Mais le nom d'Apollos nous explique encore un problème. L'épître, vers la fin, renferme certains détails qui semblaient ne pouvoir guère se rapporter qu'à Paul ; grave embarras lorsque tant d'autres choses indiquent un autre auteur, et cet embarras menait droit à supposer un faussaire. Or, avec Apollos, plus d'embarras; ces détails retournent à lui, les uns sans nulle difficulté, les autres dès qu'on leur enlève le sens qu'ils avaient pris par cela même qu'on voyait là saint Paul. On lisait, par exemple (X, 34): « Vous avez compati à mes liens. » Qui pouvait avoir dit cela, sinon Paul prisonnier? Mais une variante beaucoup plus authentique met prisonniers au lieu de liens, et il ne s'agit plus que de prisonniers en général, ce qui est d'ailleurs bien mieux d'accord avec l'ensemble du.morceau. On faisait de « ceux d'Italie (XIII, 24)» des gens habitant l'Italie ; donc l'auteur écrivait de Rome. Mais le grec dit « gens venus d'Italie, » et voilà l'auteur hors de ce pays. En lisant (XIII, 19): « Priez pour que je vous sois plus tôt rendu, » on voyait encore Paul captif, bien que, plus loin (23), l'auteur parle comme libre. On lisait, au même verset : « Vous savez que notre frère Timothée est délivré; » mais le mot peut également s'entendre de la cessation d'un empêchement quelconque, laquelle va permettre à Timothée de voyager avec l'auteur. Rien donc qu'Apollos n'ait pu dire.


III

Mais à qui parle-t-il? — Ces quelques détails personnels, cette visite annoncée, excluent l'idée d'une épître aux Hébreux, aux Juifs en général, titre que son ancienneté n'empêche pas, on le voit, d'être erroné. C'est donc à des Juifs, non aux Juifs, que l'auteur écrit. Mais où sont-ils, ces Juifs? Dans quelle Église? Dans quelle ville? —Ici se place une ingénieuse hypothèse.

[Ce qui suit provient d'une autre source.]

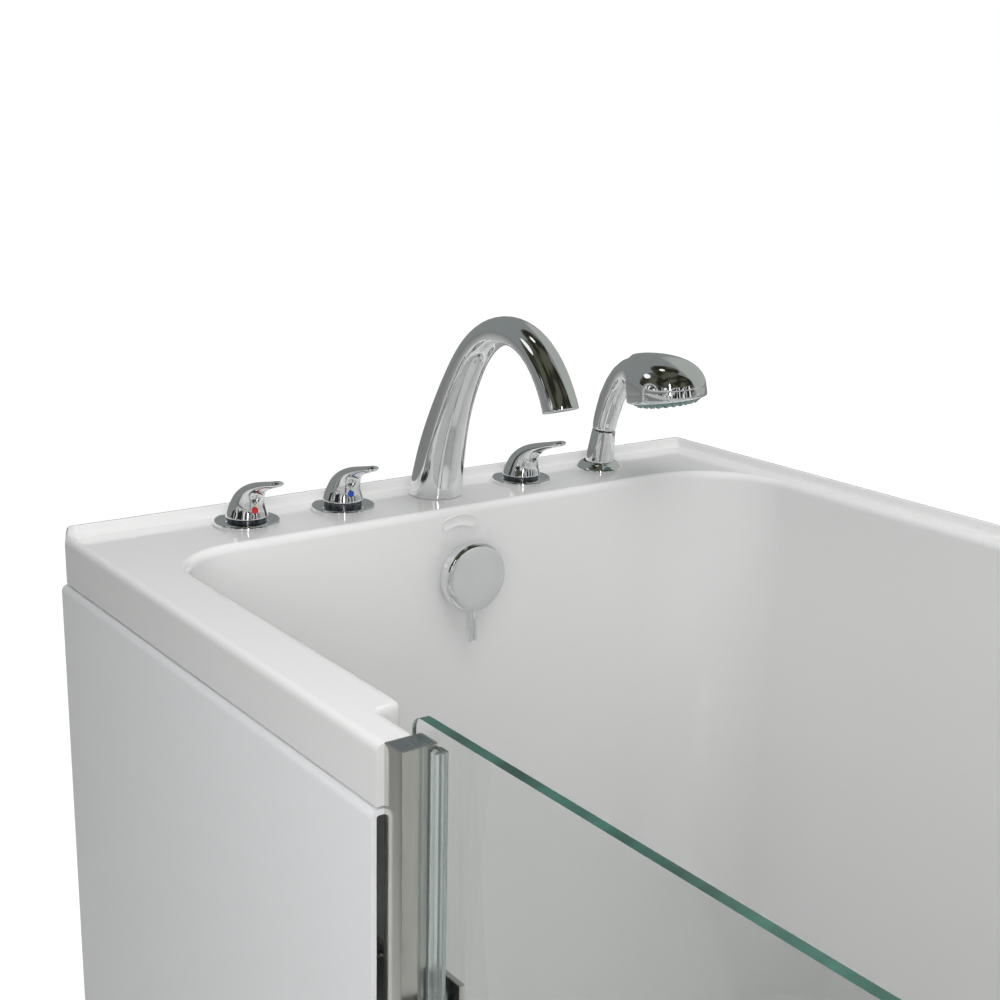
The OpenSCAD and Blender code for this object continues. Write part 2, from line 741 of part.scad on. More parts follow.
module escutcheon(y) {
  lip = 1.8;
  color("gainsboro") at(tap_px, y, 0) rotate_extrude() union() {
    translate([shank_r + seat_gap, 0]) square([esc_r - lip - shank_r - seat_gap, esc_h]);
    translate([shank_r + seat_gap, 0]) square([esc_r - shank_r - seat_gap, esc_h - lip]);
    translate([esc_r - lip, esc_h - lip]) circle(r = lip);
  }
}
// Cartridge valve: shank through the deck, body below it, spindle above
module valve(y, inlet, sides) {
  color("goldenrod") at(tap_px, y, 0) union() {
    translate([0, 0, body_top - 1]) cylinder(r = shank_r, h = esc_h + ring_h[0] - 1 - body_top);
    cylinder(r = spin_r, h = spin_top);
    translate([0, 0, body_bot]) cylinder(r = body_r, h = body_top - body_bot);
    translate([0, 0, body_top - 8]) hex(hex_r, 8);
    if (inlet) translate([0, 0, body_bot - inlet_l]) cylinder(r = inlet_r, h = inlet_l + 1);
    for (s = sides) translate([0, 0, mixer_z]) rotate([-90 * s, 0, 0])
      cylinder(r = tube_r + 3, h = body_r + 5);
  }
}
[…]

Apollos écrirait aux Juifs de Corinthe. Il écrirait d'Ephèse, à l'époque où nous l'avons vu dans cette ville avec Paul. L'épître, enfin, aurait accompagné à Corinthe la première de Paul aux Corinthiens.

Que la vérité soit là ou non, il est certain que cette hypothèse fait jaillir beaucoup de rapprochements curieux, lumineux. La possibilité, la vraisemblance, sont complètes. Paul (l Cor. XVI, 12) a fortement engagé Apollos à retourner à Corinthe. Apollos ira, mais plus tard. Paul écrit; Apollos va écrire aussi. Mais il y a plus. En étudiant parallèlement les deux épîtres, on a trouvé, en beaucoup d'endroits, ou des choses d'une ressemblance frappante, ou des choses qui passeraient sans effort d'une épître à l'autre, comme si les deux auteurs s'étaient partagé la tâche. Paul, il est vrai, quoique nommant plusieurs fois Apollos, ne dit pas que celui-ci compte écrire; Apollos, d'autre part, ne nomme pas Paul. Mais Apollos écrit un traité plutôt qu'une lettre ; Paul peut n'avoir pas su, à ce moment, qu'Apollos voulût écrire, et son silence peut aussi tenir au fait même que les deux lettres allaient partir ensemble, arriver ensemble. Ses observations aux Corinthiens s'appliqueraient, dans ce cas, au présent comme au passé ; elles signifieraient qu'il ne s'agit point de choisir entre les deux épîtres, entre les deux auteurs, mais d'être pour Celui que les deux écrits proclament. Les deux hommes de Dieu se sont longuement entretenus de l'état de l'Église de Corinthe. Paul va parler aux Corinthiens de leurs divisions.de leurs erreurs; Apollos leur exposera, avec la pleine approbation de Paul, ce qu'il a prêché parmi eux, ce qu'ils ont regardé à tort comme plus ou moins contraire à l'enseignement de l'apôtre; et les deux épîtres seront un monument de leur union, une exhortation vivante à rester unis, comme eux, sur le rocher qui est Christ. Bref, que cette hypothèse explique tout, nous ne pouvons l'affirmer; mais elle explique beaucoup de choses, et nous n'avons même pas tout dit. Ajoutons, non comme un argument décisif en sa faveur, mais, du moins, comme une raison pour l'étudier avec intérêt, qu'elle a le grand avantage de rendre indirectement à Paul une épître que tant de siècles lui ont attribuée, que tant de chrétiens regrettaient de ne pouvoir lui attribuer.